**What you need to do:** For the listing that follows, give again exactly the lines from the one with "front_rims = make_fronts()" to the one with "before = set(bpy.data.objects)", including both.

**** Source excerpt ****

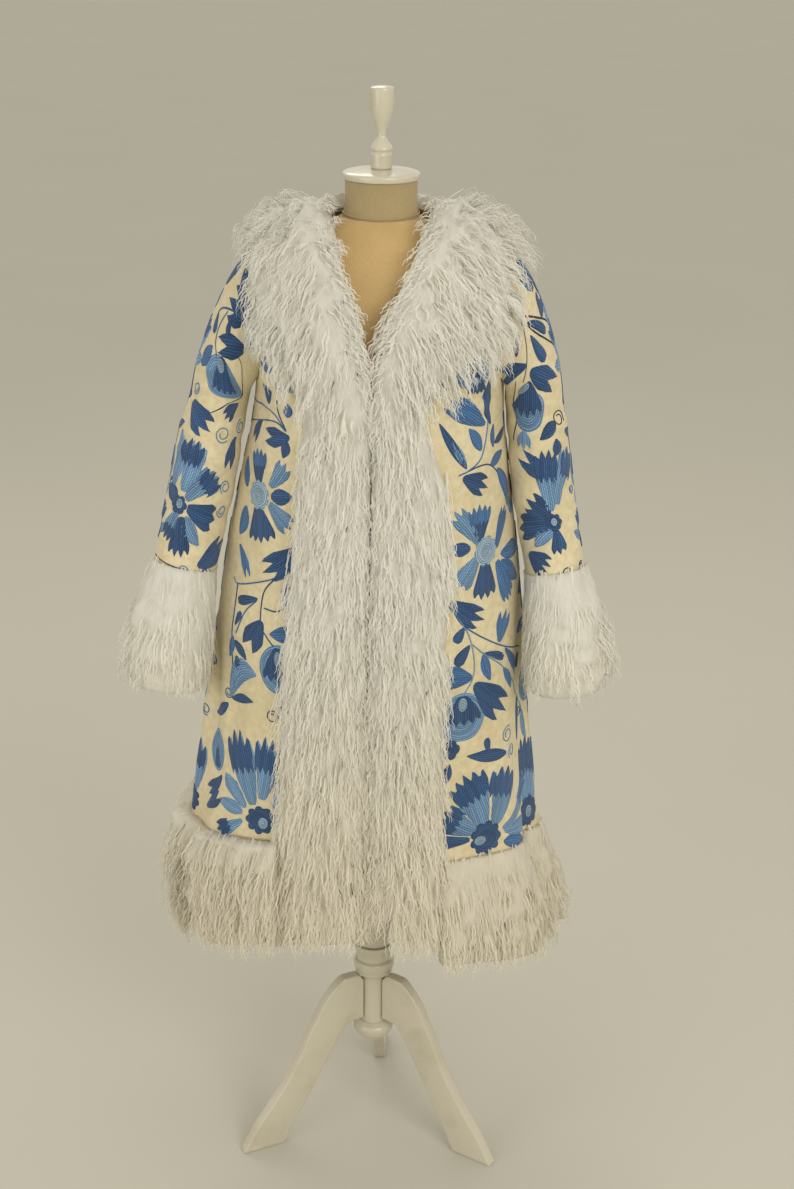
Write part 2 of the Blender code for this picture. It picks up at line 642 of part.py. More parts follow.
def make_hem_fur():
    """Fur below the hem: two front pieces, from the front fur to the side seams, and the back."""
    lowest = min(min(row[1:]) for row in HEM_BOTTOM_ROWS)
    heights = np.linspace(lowest, HEM_HEIGHT - SEAM_GAP, HEM_FUR_ROWS + 1)
    for side in (LEFT, RIGHT):
        outer = front_grid(side, heights)[:, BAND_COLUMNS:]
        outer[:, 0] += (outer[:, 1] - outer[:, 0]) * 0.06
        girth = np.linspace(0.35, 1.0, outer.shape[1])
        bottoms = column(HEM_BOTTOM_ROWS, HEM_BOTTOM_COLUMNS, side_name(side), girth)
        outer = hang_to(outer, heights, bottoms)
        normals = grid_normals(outer) * side
        normals[:, -1] = level(normals[:, -1], 1)
        sides = np.full(outer.shape[1], 1.0 if side == LEFT else 0.0)
        depth = hem_depths(outer.shape[:2], sides, 2.0 * side)
        depth[:, 0] *= 0.8
        made = outer + depth[:, :, None] * normals
        wall("fur_hem_" + side_name(side), made, outer - CLOTH * normals, "fur")
    outer = back_grid(heights)
    girth = 2 - np.abs(np.arange(outer.shape[1]) / HALF_BACK_COLUMNS - 1)
    halves = [column(HEM_BOTTOM_ROWS, HEM_BOTTOM_COLUMNS, n, girth) for n in ("right", "left")]
    middle = HALF_BACK_COLUMNS
    outer = hang_to(outer, heights, np.concatenate((halves[0][:middle], halves[1][middle:])))
    normals = -grid_normals(outer)
    for j in (0, -1):
        normals[:, j] = level(normals[:, j], 1)
    depth = hem_depths(outer.shape[:2], np.linspace(0.0, 1.0, outer.shape[1]), 0.9)
    wall("fur_hem_back", outer + depth[:, :, None] * normals, outer - CLOTH * normals, "fur")


def sleeve_frame(side, z):
    """Centre, half width, half depth and axes of the sleeve's section at a height."""
    which = side_name(side)

    def value(key, at):
        return float(column(SLEEVE_ROWS[::-1], SLEEVE_COLUMNS, key, at))

    def middle(at):
        return np.array((side * value("x_" + which, at), value("y", at), at))

    step = 0.01
    down = middle(z - step) - middle(z + step)
    down /= np.linalg.norm(down)
    out = np.array((side, 0.0, 0.0)) - down * down[0] * side
    out /= np.linalg.norm(out)
    fore = np.cross(down, out) * side
    return middle(z), value("half_" + which, z), value("half_depth", z), down, out, fore


def sleeve_ring(side, z, turns):
    """Points of one sleeve section, from the underarm over the front to the top and round."""
    centre, wide, deep, _, out, fore = sleeve_frame(side, z)
    sign = 1.0 if fore[1] > 0 else -1.0
    return (centre - wide * np.cos(turns)[:, None] * out
            - sign * deep * np.sin(turns)[:, None] * fore)


def armhole_ring(side, front_rim, back_rim):
    """The loop of the armhole, from the underarm up the front and down the back."""
    under = 0.5 * (front_rim[0] + back_rim[0])
    tip = 0.5 * (front_rim[-1] + back_rim[-1])
    loop = np.concatenate(((under,), front_rim[1:-1], (tip,), back_rim[-2:0:-1]))
    return loop + np.array((side * SEAM_GAP, 0.0, 0.0))


def sleeve_grid(side, loop):
    """Outer points of a sleeve: the head from the armhole, then the arm down to the cuff."""
    closed = np.concatenate((loop, loop[:1]))
    along = lengths(closed)[:-1] / lengths(closed)[-1]
    turns = 2 * math.pi * along
    half = len(loop) // 2
    turns[:half + 1] = math.pi * along[:half + 1] / along[half]
    turns[half:] = math.pi + math.pi * (along[half:] - along[half]) / (1 - along[half])
    top_z = SLEEVE_ROWS[0][0]
    biceps = sleeve_ring(side, top_z, turns)
    down = sleeve_frame(side, top_z)[3]
    over = (1 - np.cos(turns)) / 2
    chord = np.linalg.norm(biceps - loop, axis=1)
    leave = np.stack((side * (0.55 + 0.45 * over), np.zeros(len(over)), -0.75 + 0.85 * over), axis=1)
    leave = leave / np.linalg.norm(leave, axis=1)[:, None] * (chord * (0.95 + (HEAD_FULLNESS[side] - 0.95) * over))[:, None]
    arrive = down * (chord * 0.95)[:, None]
    grid = []
    for t in np.linspace(0.0, 1.0, SLEEVE_HEAD_ROWS + 1)[:-1]:
        h00, h10 = 2 * t**3 - 3 * t**2 + 1, t**3 - 2 * t**2 + t
        h01, h11 = -2 * t**3 + 3 * t**2, t**3 - t**2
        grid.append(h00 * loop + h10 * leave + h01 * biceps + h11 * arrive)
    for z in np.linspace(top_z, SLEEVE_END, SLEEVE_ARM_ROWS + 1):
        grid.append(sleeve_ring(side, z, turns))
    return np.array(grid), turns


def crease(grid, turns, side):
    """Presses the elbow and underarm creases into the arm."""
    grid = np.array(grid)
    normals = -grid_normals(grid, ring=True) * side
    arm = np.linspace(0.0, 1.0, SLEEVE_ARM_ROWS + 1)
    angle = 180.0 - np.degrees(turns)
    for share, where, depth, along, around in SLEEVE_CREASES:
        apart = (angle - where + 180.0) % 360.0 - 180.0
        for i, s in enumerate(arm):
            drop = depth * np.exp(-(((s - share) / along) ** 2) - (apart / around) ** 2)
            grid[SLEEVE_HEAD_ROWS + i] -= drop[:, None] * normals[SLEEVE_HEAD_ROWS + i]
    return grid


def make_sleeves(front_rims, back_rims):
    for side, name in ((LEFT, "sleeve_left"), (RIGHT, "sleeve_right")):
        loop = armhole_ring(side, front_rims[side], back_rims[side])
        grid, turns = sleeve_grid(side, loop)
        grid = crease(grid, turns, side)
        normals = ring_normals(grid)
        normals[0] = level(normals[0], 0)
        wall(name, grid, grid - CLOTH * normals, "cloth", ring=True)
        make_cuff(side, turns)


def ring_normals(grid):
    """Normals of a ring grid that point away from each ring's middle."""
    normals = grid_normals(grid, ring=True)
    away = grid - grid.mean(axis=1)[:, None, :]
    if np.einsum("ijk,ijk->", normals, away) < 0:
        normals = -normals
    return normals


def make_cuff(side, turns):
    """Fur round the wrist: it swells outward and lies flat against the skirt."""
    name = "fur_cuff_left" if side == LEFT else "fur_cuff_right"
    heights = np.linspace(SLEEVE_END - SEAM_GAP, CUFF_BOTTOM, CUFF_ROWS + 1)
    inner = np.array([sleeve_ring(side, z, turns) for z in heights])
    normals = ring_normals(inner)
    down = np.linspace(0.0, 1.0, CUFF_ROWS + 1)
    over = (1 - np.cos(turns)) / 2
    share = CUFF_INSIDE_SHARE + (1 - CUFF_INSIDE_SHARE) * np.clip(over * 1.7, 0.0, 1.0)
    depth = pile(CUFF_PILE, down)[:, None] * share[None, :] * lumps(len(down), len(turns), 0.3)
    wall(name, inner + depth[:, :, None] * normals, inner - CLOTH * normals, "fur", ring=True)


def make_form():
    """Torso of the dress form, its neck, the lid on the neck and the finial."""
    angles = np.linspace(0.0, 2 * math.pi, FORM_SIDES, endpoint=False)
    power = 2.0 / FORM_SQUARENESS
    points = []
    for z, wide, front, back in FORM_ROWS:
        for a in angles:
            c, s = math.cos(a), math.sin(a)
            deep = back if s > 0 else front
            points.append((wide * math.copysign(abs(c) ** power, c),
                           deep * math.copysign(abs(s) ** power, s), z))
    closed_loft("form_torso", points, FORM_SIDES, len(FORM_ROWS), "jersey")
    turned("form_neck", NECK_ROWS, "jersey", sides=FORM_SIDES)
    turned("form_lid", CAP_PROFILE, "lacquer", sides=FORM_SIDES)
    turned("form_finial", FINIAL_PROFILE, "lacquer")


def make_stand():
    turned("stand_pole", POLE_PROFILE, "lacquer")
    turned("stand_stem", STEM_PROFILE, "lacquer")
    turned("stand_knob", KNOB_PROFILE, "lacquer")
    for number, name in enumerate(("leg_left", "leg_back", "leg_right")):
        make_leg(name, math.radians(60.0 + LEG_TURN + LEG_SPACING * number))


def make_leg(name, angle):
    """A curved board that stands upright and runs out from the stem."""
    outline = curve_through(LEG_OUTER, 2) + curve_through(LEG_INNER, 2)
    along = np.array((math.sin(angle), -math.cos(angle), 0.0))
    across = np.array((math.cos(angle), math.sin(angle), 0.0)) * 0.5 * LEG_THICKNESS
    points = [r * along + (0.0, 0.0, z) + s * across for s in (-1, 1) for r, z in outline]
    count = len(outline)
    faces = [tuple(range(count)), tuple(range(2 * count - 1, count - 1, -1))]
    for j in range(count):
        k = (j + 1) % count
        faces.append((k, j, count + j, count + k))
    add_object(name, points, faces, "lacquer")


def curve_through(points, between):
    """Points on a smooth curve through the given ones, with some added in between."""
    p = np.array(points, float)
    t = np.arange(len(p))
    fine = np.linspace(0, len(p) - 1, (len(p) - 1) * between + 1)
    return list(zip(smooth(t, p[:, 0], fine), smooth(t, p[:, 1], fine)))


def main():
    for old in list(bpy.data.objects):
        bpy.data.objects.remove(old)
    front_rims = make_fronts()
    back_rims = make_back()
    make_sleeves(front_rims, back_rims)
    make_front_fur()
    make_collar()
    make_hem_fur()
    make_form()
    make_stand()
    for made in bpy.context.scene.collection.objects:
        made.location = ORIGIN_SHIFT


main()
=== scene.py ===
import math

import bpy
import numpy as np
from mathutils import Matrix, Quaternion


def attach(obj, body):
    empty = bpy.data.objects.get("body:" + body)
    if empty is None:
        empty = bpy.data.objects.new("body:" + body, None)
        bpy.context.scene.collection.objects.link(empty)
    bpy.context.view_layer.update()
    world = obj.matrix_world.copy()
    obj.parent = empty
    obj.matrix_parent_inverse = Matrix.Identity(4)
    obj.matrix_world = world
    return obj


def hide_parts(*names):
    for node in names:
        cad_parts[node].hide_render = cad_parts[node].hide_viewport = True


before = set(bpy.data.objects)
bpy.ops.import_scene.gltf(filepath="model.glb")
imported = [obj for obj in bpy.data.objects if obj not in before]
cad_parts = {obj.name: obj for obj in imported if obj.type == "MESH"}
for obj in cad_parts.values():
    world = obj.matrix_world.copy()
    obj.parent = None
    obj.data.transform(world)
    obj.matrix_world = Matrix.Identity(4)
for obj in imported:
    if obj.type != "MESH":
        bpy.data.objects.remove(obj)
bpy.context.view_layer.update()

# A fur-trimmed coat of embroidered cotton on a limbless dress form with a tripod stand.
# Metres, the front faces -Y; side 1 is the wearer's left, -1 the right.

coat = {
    "shift": (0.014, -0.004, 0.0),   # from the stand's axis to the middle of the outline
    "wall": 0.0018,                  # thickness of the cotton, metres
    "hemHeight": 0.600,
    "underarmHeight": 1.330,
    "neckHeight": 1.580,
    "rowStep": 0.0050,               # grid of the cloth, metres
    "columnStep": 0.0050,
    "frontGirth": 0.37,              # half girths from which the columns are counted
    "backGirth": 0.36,
    "liningStep": 3,                 # the lining has every third row and column
    "hemFade": 0.16,                 # height over which the uneven hem runs out into the cloth
    "seamGap": 0.0004,
    "furLift": 0.0004,
    "edgeTurn": 0.009,               # how far the front fur rolls round the front edge
}
bodyNames = ("z", "halfWidth", "front", "back", "centreX", "meetX")
bodyRows = (
    (0.380, 0.292, 0.212, 0.205, -0.002, -0.012), (0.600, 0.274, 0.196, 0.188, -0.015, -0.012),
    (0.760, 0.257, 0.184, 0.172, -0.015, -0.012), (0.870, 0.247, 0.176, 0.160, -0.013, -0.012),
    (1.000, 0.234, 0.166, 0.147, -0.010, -0.011), (1.100, 0.221, 0.158, 0.138, -0.008, -0.010),
    (1.200, 0.204, 0.151, 0.133, -0.004, -0.009), (1.270, 0.192, 0.147, 0.132, -0.001, -0.009),
    (1.330, 0.187, 0.144, 0.131, 0.001, -0.008),
)
edgeNames = ("share", "x", "y", "z")
frontEdge = (
    (0.00, 0.010, -0.144, 1.330), (0.20, 0.012, -0.142, 1.378), (0.45, 0.026, -0.128, 1.446),
    (0.70, 0.052, -0.100, 1.510), (0.88, 0.067, -0.056, 1.558), (1.00, 0.077, 0.004, 1.580),
)
neckMiddle = ((0.00, -0.0080), (0.20, -0.0090), (0.45, -0.0095), (0.70, -0.0050), (1.00, 0.0))
armholeFront = (
    (0.00, 0.187, 0.000, 1.330), (0.14, 0.181, -0.036, 1.343), (0.40, 0.1755, -0.058, 1.395),
    (0.70, 0.1755, -0.048, 1.466), (0.90, 0.1770, -0.022, 1.515), (1.00, 0.1780, 0.004, 1.530),
)
armholeBack = (
    (0.00, 0.187, 0.000, 1.330), (0.14, 0.182, 0.037, 1.345), (0.40, 0.179, 0.060, 1.400),
    (0.70, 0.179, 0.052, 1.472), (0.90, 0.1785, 0.026, 1.517), (1.00, 0.1780, 0.004, 1.530),
)
backMiddle = (
    (0.00, 0.000, 0.131, 1.330), (0.40, 0.000, 0.133, 1.440), (0.70, 0.000, 0.115, 1.522),
    (0.90, 0.000, 0.086, 1.568), (1.00, 0.000, 0.066, 1.585),
)
necklineShare = 0.48
necklineBlend = 0.55
# how far the front fur reaches over the cloth: height, left, right
furReach = (
    (0.400, 0.112, 0.128), (0.700, 0.108, 0.126), (0.860, 0.106, 0.120), (1.000, 0.108, 0.112),
    (1.100, 0.112, 0.106), (1.200, 0.100, 0.098), (1.260, 0.080, 0.090), (1.310, 0.066, 0.092),
    (1.360, 0.086, 0.106), (1.420, 0.128, 0.134), (1.470, 0.164, 0.168), (1.580, 0.125, 0.125),
)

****

**Result below:**
    front_rims = make_fronts()
    back_rims = make_back()
    make_sleeves(front_rims, back_rims)
    make_front_fur()
    make_collar()
    make_hem_fur()
    make_form()
    make_stand()
    for made in bpy.context.scene.collection.objects:
        made.location = ORIGIN_SHIFT


main()
=== scene.py ===
import math

import bpy
import numpy as np
from mathutils import Matrix, Quaternion


def attach(obj, body):
    empty = bpy.data.objects.get("body:" + body)
    if empty is None:
        empty = bpy.data.objects.new("body:" + body, None)
        bpy.context.scene.collection.objects.link(empty)
    bpy.context.view_layer.update()
    world = obj.matrix_world.copy()
    obj.parent = empty
    obj.matrix_parent_inverse = Matrix.Identity(4)
    obj.matrix_world = world
    return obj


def hide_parts(*names):
    for node in names:
        cad_parts[node].hide_render = cad_parts[node].hide_viewport = True


before = set(bpy.data.objects)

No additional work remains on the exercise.